"Allah'ım, büyük Allah'ım... Nihayet korktuğum başıma geldi? Demek seni avlamak için kuyruk sallayıp peşinde koşuşan, etrafında fır dönen o yılışık kepazelerden biri nihayet seni elde etmeye, baştan çıkarmaya muvaffak oldu ha?... Tabi başı açık ve mini etekli zillilerdendir muhakkak... "
Bu diyaloğu kitabın ana karakterinin annesi, oğluna söylüyor.
Bu nasıl bir üslup, nasıl bir ötekileştirmedir?
Kitabın hemen hemen her sayfasında başı açık kadınlara, mini etekli kadınlara yönelik bir nefret ve kin var.
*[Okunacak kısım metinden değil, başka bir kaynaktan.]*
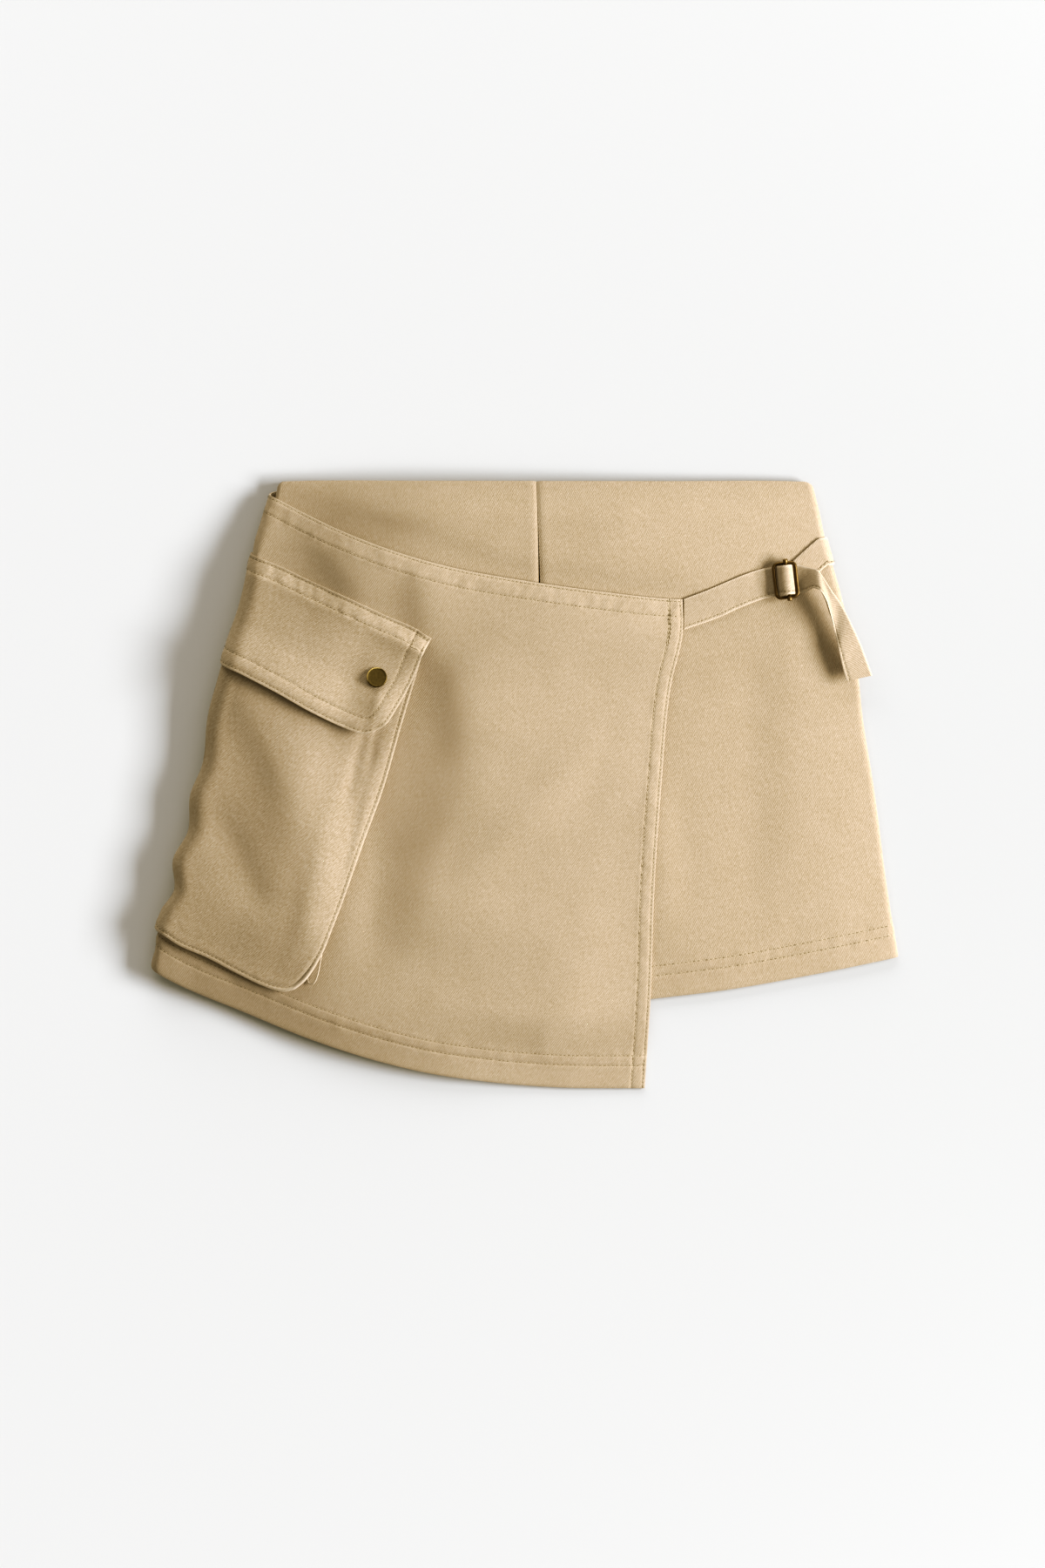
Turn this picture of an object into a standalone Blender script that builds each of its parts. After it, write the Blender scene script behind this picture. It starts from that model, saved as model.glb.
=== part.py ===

Huzur Sokağı adı verilen İstanbul'un bir sokağını tanımlarken bile tanımlama mini etekli kadınlar üzerinden yapılmış. Şöyle diyordu. " Bu sokaktan mini etekli kızlar geçmezdi."
Yazarın kadın olması ayrıca üzücü, hemcinsleri hakkında bu kadar zalim ve kaba olmasına çok şaşırdım belli ki baya problemli bir insanmış.
Kendinize bir şey katmak için okunabilecek bir kitap asla değil.